Having done the work, I can understand why they don’t care if you look well put-together, and I can certainly understand that they would want people who seem tough enough to survive weeks at sea in close quarters, but I think there was something else at work as well. I think they looked for desperation because desperation breeds compliance.

So … I guess I finally came across as desperate or poor enough to make the cut as one of a processing crew of 7 for a 3-week trip on a small salmon processor in Bristol Bay. This was a 170 foot boat fitted out with a loading chute, sorting area, processing tables, and a plate freezer.
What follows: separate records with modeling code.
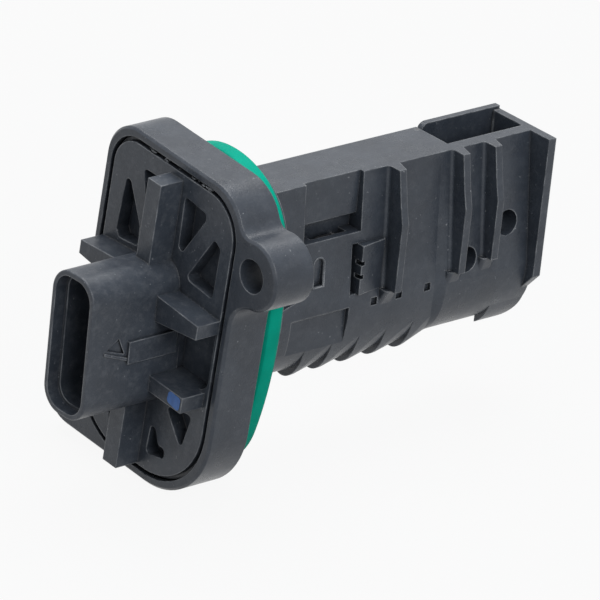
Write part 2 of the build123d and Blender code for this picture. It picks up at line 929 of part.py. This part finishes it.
def electronics_cover():
    """Lid over the electronics chamber."""
    lip = cover_lip - cover_gap
    lid = block(
        chamber_start_x - lip,
        chamber_end_x + lip,
        cover_seat_y,
        back_y,
        chamber_low_z - lip,
        chamber_high_z + lip,
    )
    lid = fillet(lid.edges().filter_by(Axis.Y), chamber_corner + lip / 2)
    return chamfer(lid.faces().sort_by(Axis.Y)[-1].edges(), 0.3)


def bypass_cover_shape(end_x, gap):
    """Lid over the air channel, or with a far end the room for it."""
    low_y = bypass_cover_seat_y
    high_y = low_y + (bypass_cover_thickness if gap else far)
    strip_z = bypass_cover_strip_z - gap
    raise_x = bypass_cover_raise_x + gap
    strip = block(bypass_cover_start_x + gap, end_x, low_y, high_y, bypass_cover_low_z + gap, strip_z)
    raised = block(raise_x, end_x, low_y, high_y, strip_z - 1, top_z + bypass_cover_top_rise)
    corner = raised.edges().filter_by(Axis.Y).group_by(Axis.Z)[-1].sort_by(Axis.X)[0]
    return strip + (fillet(corner, bypass_cover_raise_round) if gap else raised)


def bypass_cover():
    """Lid over the air channel."""
    lid = bypass_cover_shape(probe_tip_x, cover_gap)
    return chamfer(lid.faces().sort_by(Axis.Y)[-1].edges(), 0.4)


def lead_places():
    """Places of the temperature sensor's two leads along x."""
    return lead_centre_x - lead_spread / 2, lead_centre_x + lead_spread / 2


def lead_hole(x, radius):
    """Round hole along y for a lead."""
    top_y = board_top_y + small_part_height
    place = Pos(x, (top_y + bead_y) / 2, bead_z)
    return place * Rot(90, 0, 0) * Cylinder(radius, top_y - bead_y)


def thermistor():
    """Coated bead of the air temperature sensor."""
    bead = Pos(lead_centre_x, bead_y, bead_z) * Rot(0, 90, 0) * Cylinder(bead_radius, bead_length)
    return fillet(bead.edges(), bead_radius * 0.6)


def thermistor_lead(x):
    """Bent wire from the bead through the wall to the board."""
    inward = 1 if x < lead_centre_x else -1
    bead_end = lead_centre_x - inward * bead_length / 2
    middle = Pos((x + bead_end) / 2, bead_y, bead_z)
    run = middle * Rot(0, 90, 0) * Cylinder(lead_radius, abs(bead_end - x))
    return lead_hole(x, lead_radius) + run + Pos(x, bead_y, bead_z) * Sphere(lead_radius)


def carrier_plate():
    """Metal plate under the board."""
    plate = block(
        board_start_x,
        board_end_x,
        chamber_floor_y,
        carrier_top_y,
        chamber_low_z + board_gap,
        chamber_high_z - board_gap,
    )
    for x in lead_places():
        plate = plate - lead_hole(x, 2 * lead_radius)
    return fillet(plate.edges().filter_by(Axis.Y).group_by(Axis.X)[0], chamber_corner)


def circuit_board():
    """Board on the carrier plate."""
    board = block(
        board_start_x + board_gap,
        board_end_x - board_gap,
        carrier_top_y,
        board_top_y,
        chamber_low_z + 2 * board_gap,
        chamber_high_z - 2 * board_gap,
    )
    for x in lead_places():
        board = board - lead_hole(x, lead_radius + lead_gap)
    return board


def arm_box(grow=0.0):
    """The sensor arm's bar, from the board into the channel."""
    return block(
        arm_start_x,
        arm_end_x,
        board_top_y - grow,
        board_top_y + arm_thickness + grow,
        arm_z - arm_width / 2 - grow,
        arm_z + arm_width / 2 + grow,
    )


def arm_slot():
    """Slot in the wall between the chamber and the channel."""
    return arm_box(arm_gap)


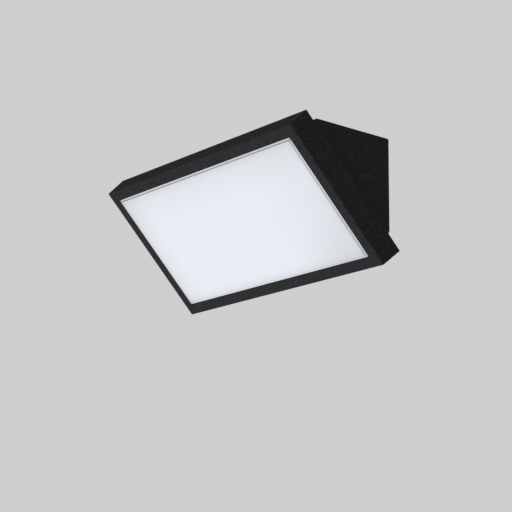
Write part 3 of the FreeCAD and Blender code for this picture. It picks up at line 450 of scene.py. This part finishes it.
def led_board(name, color):
    """White solder mask over copper: wide tracks show faintly, and bright pads lie at each chip."""
    s = Surface(name)
    depth, across, up = from_chip(s)
    across = abs(across)
    up = abs(up)
    edge = 0.15 * MM
    track = up.within(TRACK_HALF, edge) * across.ramp(TRACK_GAP_HALF, TRACK_GAP_HALF + edge)
    rail = up.line(RAIL_AT, RAIL_WIDTH).ramp(0.2, 0.35)
    copper = track.most(rail) * (1.0 - (up > COPPER_HALF))
    pad = across.within(PAD_HALF_LENGTH, 0.1 * MM) * up.within(PAD_HALF_WIDTH, 0.1 * MM)
    face = 1.0 - (depth > BOARD_FACE + 0.05 * MM)
    bare = pad * face
    weave = s.noise(0.5 * MM)
    mask = s.mix(copper * 0.6 + weave * 0.25, color, tuple(c * 0.86 for c in color))
    core = s.mix(s.noise(0.4 * MM, at=s.stretched(x=0.1)), *BOARD_CORE)
    return s.finish(
        Base_Color=s.mix(face, core, s.mix(bare, mask, BARE_PAD)),
        Metallic=bare * 0.9,
        Roughness=0.38 - 0.1 * bare + weave.sway(0.1),
        Normal=s.relief(copper * face * 0.8 + weave * 0.2, 0.035 * MM),
    )


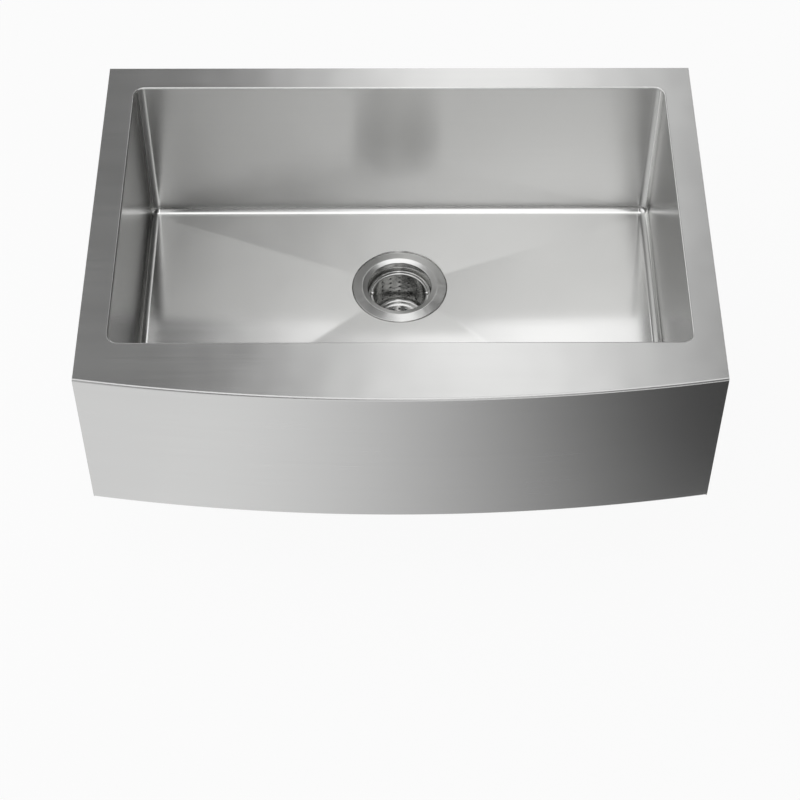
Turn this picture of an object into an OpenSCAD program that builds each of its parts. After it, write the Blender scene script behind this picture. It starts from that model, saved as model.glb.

Small fishing boats called purse seiners brought their catch (sockeye salmon) to our boat; we sorted it by grade, removed the heads, packed the fish into large steel pans and froze them into solid 10-fish slabs by squeezing the pans between freezing cold steel plates – hence the term “plate freezer.”

I quickly earned a reputation for diligence and was rewarded with the job of “grader.” I stood at a 3-basin sink with fish coming down a chute into the middle sink. My job was to inspect each fish and put it in either the “A” sink or the “B” sink or the “C” pile. I don’t remember there being a sink for “C” grade fish, so I think they just went into a heap off to the side. The buyer’s representative would occasionally toss a chum salmon into the influx of fish to make sure I was paying attention.

Every time a load of fish slabs was ready to be taken out of the freezer we would all be sent to the packaging area where we would form an assembly line to box them up and load the boxes onto pallets.

Doesn’t sound so bad, right? Just moving some fish around, then putting them in boxes? Kind of like what I did at UPS, but on the sea. Maybe a little more smelly and wet, but not so bad …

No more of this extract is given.